━━━━━ Provided entries ━━━━━
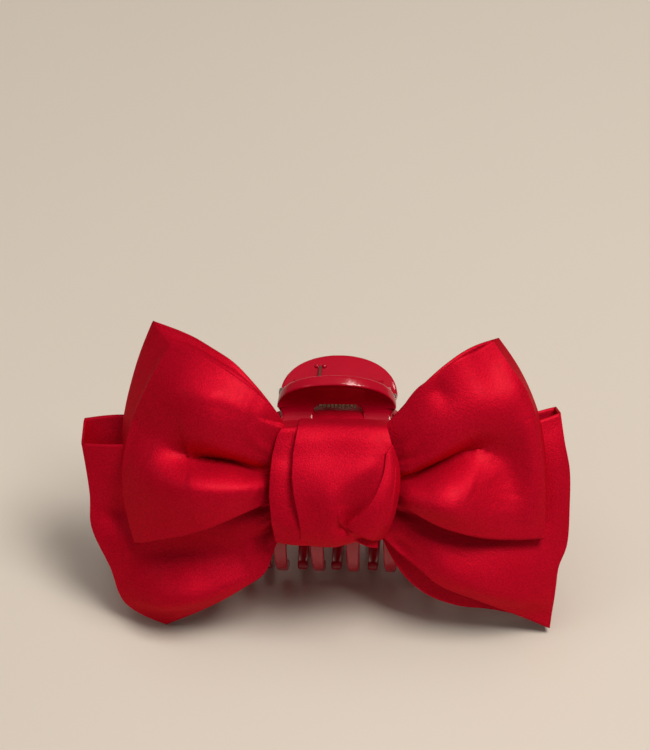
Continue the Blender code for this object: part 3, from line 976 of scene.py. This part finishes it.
def make_tie_strip():
    """Narrow strip of satin round the clip's top bar, through its window."""
    path = half_path(-1)
    keep = path[(path[:, 1] < 57.2) & (path[:, 1] > 43.6)]
    slope = np.gradient(keep, axis=0)
    slope /= np.linalg.norm(slope, axis=1)[:, None]
    normal = np.stack([slope[:, 1], -slope[:, 0]], axis=1)
    # Each side of the strip lies just off the clip's shell.
    outer = keep + normal * (SHELL / 2 + 0.55)
    inner = keep - normal * (SHELL / 2 + 0.5)
    outer[:, 0] -= 0.9 * np.exp(-(((outer[:, 1] - 58) / 3.5) ** 2))
    top = [(8.3, 60.2), (9.8, 60.9), (11.2, 60.4)]
    loop = [tuple(p) for p in outer[::-14]] + top + [tuple(p) for p in inner[::14]]
    loop += [(inner[-1][0] - 1.0, 42.9), (outer[-1][0] + 0.6, 42.9)]
    ring = spline(loop + [loop[0]], 150)
    across = 40
    u = np.linspace(-1, 1, across)[:, None]
    z = ring[None, :, 1]
    half = np.interp(z, [42, 50, 55, 57, 61], [1.9, 4.0, 6.4, 7.4, 7.4])
    x = 0.4 + u * half
    y = ring[None, :, 0] + 0.5 * u**4 + 0.12 * np.cos(9 * u + 1)
    grid = np.stack([x, y + 0 * x, z + 0 * x - 0.5 * u**4], axis=2)
    obj = cloth("tie_strip_cloth", [grid], TIE_THICK)
    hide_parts("tie_strip")


make_tie_strip()

# These CAD solids keep their own shape and get a procedural material.
SHOWN = {"hinge_pin": PIN, "front_bow_thread": THREAD, "rear_bow_thread": THREAD, "glue_bead": GLUE}
for name, surface in SHOWN.items():
    frame["nodes"][name].data.materials.clear()
    frame["nodes"][name].data.materials.append(surface)

# ---------------------------------------------------------------- floor, light, camera

# The floor is in metres, and the camera's distance and aim are in drawn millimetres.
FLOOR_HALF = 3.0
CAMERA_DISTANCE = 800.0
AIM = (-2.9, 71.9)
LENS = 133.8


def floor_material():
    """Plain pale surface with a barely visible mottle."""
    m = Nodes("floor")
    where = m.add("ShaderNodeTexCoord").outputs["Object"]
    mottle = m.add("ShaderNodeTexNoise", {"Vector": where, "Scale": 4, "Detail": 3})
    tint = m.add(
        "ShaderNodeMixRGB",
        {
            "Fac": mottle.outputs["Fac"],
            "Color1": (0.60, 0.54, 0.475, 1),
            "Color2": (0.645, 0.585, 0.52, 1),
        },
    )
    m.set(Base_Color=tint.outputs["Color"], Roughness=0.6)
    return m.material


def add_floor():
    """Large plain floor at the height that the object stands on."""
    mesh = bpy.data.meshes.new("floor")
    half = FLOOR_HALF
    corners = [(-half, -half, 0), (half, -half, 0), (half, half, 0), (-half, half, 0)]
    mesh.from_pydata(corners, [], [(0, 1, 2, 3)])
    floor = bpy.data.objects.new("floor", mesh)
    bpy.context.scene.collection.objects.link(floor)
    mesh.materials.append(floor_material())


def add_light(name, direction, distance, size, power, colour, glossy=True):
    """Square area light that shines on the object from a direction."""
    light = bpy.data.lights.new(name, "AREA")
    light.shape = "SQUARE"
    light.size = size
    light.energy = power
    light.color = colour
    lamp = bpy.data.objects.new(name, light)
    bpy.context.scene.collection.objects.link(lamp)
    toward = Vector(direction).normalized()
    lamp.location = toward * distance
    lamp.rotation_mode = "QUATERNION"
    lamp.rotation_quaternion = toward.to_track_quat("Z", "Y")
    lamp.visible_glossy = glossy


def add_camera():
    """Looks 13 degrees down on the bow as drawn, so about 43.5 degrees down on the floor."""
    azimuth, elevation = math.radians(3.0), math.radians(13.0)
    level = math.cos(elevation)
    back = Vector(
        (math.sin(azimuth) * level, -math.cos(azimuth) * level, math.sin(elevation))
    )
    right = Vector((math.cos(azimuth), math.sin(azimuth), 0))
    up = back.cross(right)
    aim = AIM[0] * right + AIM[1] * up
    place = STAND @ (aim + CAMERA_DISTANCE * back)
    turn = Matrix.Rotation(-LEAN, 3, "X")
    camera = bpy.data.cameras.new("camera")
    camera.lens = LENS
    camera.sensor_width = 36
    camera.clip_start = 0.01
    eye = bpy.data.objects.new("camera", camera)
    bpy.context.scene.collection.objects.link(eye)
    eye.location = place
    axes = Matrix((turn @ right, turn @ up, turn @ back)).transposed()
    eye.rotation_mode = "QUATERNION"
    eye.rotation_quaternion = axes.to_quaternion()
    bpy.context.scene.camera = eye


add_floor()
add_light("key", (0.40, -0.16, 1.0), 1.2, 0.5, 12.0, (1.0, 0.95, 0.88))
add_light("overhead", (-0.1, 0.12, 1.0), 1.3, 1.0, 5.0, (1.0, 0.96, 0.90), glossy=False)
add_light("fill", (-0.9, -0.35, 0.8), 1.4, 0.5, 1.3, (1.0, 0.96, 0.90))
world = bpy.data.worlds.new("world")
bpy.context.scene.world = world
world.use_nodes = True
world.node_tree.nodes["Background"].inputs["Color"].default_value = (1.0, 0.95, 0.88, 1)
world.node_tree.nodes["Background"].inputs["Strength"].default_value = 0.12
bpy.context.scene.view_settings.view_transform = "Standard"
add_camera()
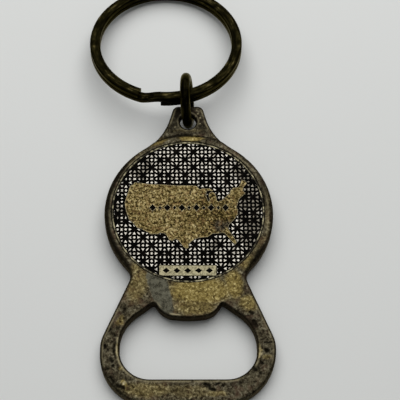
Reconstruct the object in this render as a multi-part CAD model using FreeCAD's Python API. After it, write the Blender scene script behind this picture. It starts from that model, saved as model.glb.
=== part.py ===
import FreeCAD, Part
import math
import os
from FreeCAD import Placement, Rotation, Vector

os.makedirs("parts", exist_ok=True)

# All sizes in millimetres. X runs across the opener, +Y towards the key ring,
# +Z out of the decorated face. The origin is under the centre of the round head,
# on the plane of the flat back.

# Cast body
HEAD_RADIUS = 17.6
HEAD_CENTRE = Vector(0.15, -0.38, 0)
BROW_RADIUS = 18.05
BROW_CENTRE = Vector(0.2, -0.4, 0)
BROW_CORNER = 2.0
BODY_THICKNESS = 2.7
FOOT_LEFT_X = -17.55
FOOT_RIGHT_X = 17.45
FOOT_SHOULDER_Y = -28.2
FOOT_BOTTOM_Y = -41.2
LEFT_CORNER_RADIUS = 10.4
RIGHT_CORNER_RADIUS = 11.3
WAIST_RADIUS = 3.0
MOUTH_HALF_WIDTH = 13.7
MOUTH_BOTTOM_Y = -36.1
NOTCH_X = 6.9
NOTCH_Y = -20.2
TONGUE_TIP_Y = -23.55
TONGUE_UNDERCUT = 0.2
OUTER_EDGE_ROUND = 0.8
MOUTH_EDGE_ROUND = 0.35
TAB_EDGE_ROUND = 0.4
BACK_EDGE_ROUND = 0.25

# Tab that carries the link, thinner than the head and set in from both its faces
TAB_BOTTOM_Z = 0.25
TAB_TOP_Z = 2.0
TAB_END_Y = 24.95
TAB_END_HALF_WIDTH = 3.05
TAB_ROOT_ARC = 13.0
TAB_HOLE_Y = 21.2
TAB_HOLE_RADIUS = 1.75
TAB_HOLE_FLARE = 0.3

# Medallion and the seat it is bonded into
SEAT_RADIUS = 15.95
SEAT_FLOOR_Z = 1.85
ADHESIVE_RADIUS = 15.7
ADHESIVE_TOP_Z = 1.95
MEDALLION_RADIUS = 15.85
FIELD_Z = 2.45
RELIEF_Z = 2.60
ENAMEL_Z = 2.51
BORDER_INNER_RADIUS = 15.6

# Plaque on the medallion
PLAQUE_LEFT_X = -5.9
PLAQUE_RIGHT_X = 5.7
PLAQUE_BOTTOM_Y = -14.45
PLAQUE_TOP_Y = -12.3

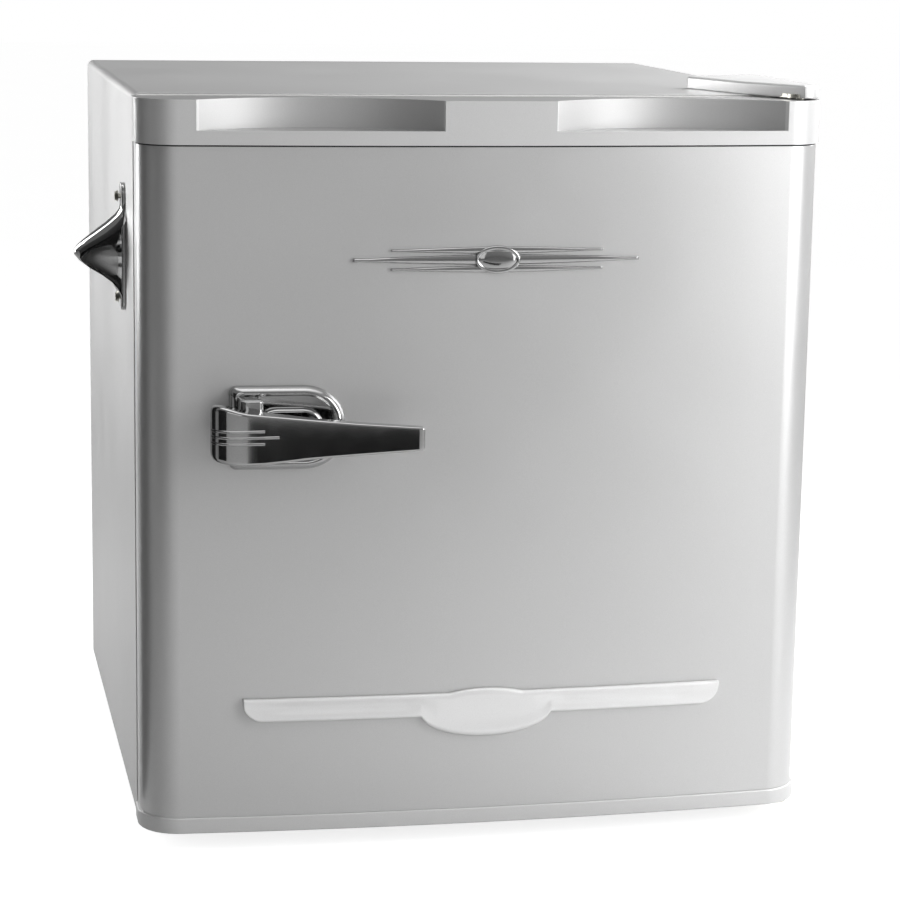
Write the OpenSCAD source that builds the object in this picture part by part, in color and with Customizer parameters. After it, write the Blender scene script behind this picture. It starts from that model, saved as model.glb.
━━━━━
Required work - All lines above containing the string "FreeCAD" are to be collected.

Response to the exercise -
Reconstruct the object in this render as a multi-part CAD model using FreeCAD's Python API. After it, write the Blender scene script behind this picture. It starts from that model, saved as model.glb.
import FreeCAD, Part
from FreeCAD import Placement, Rotation, Vector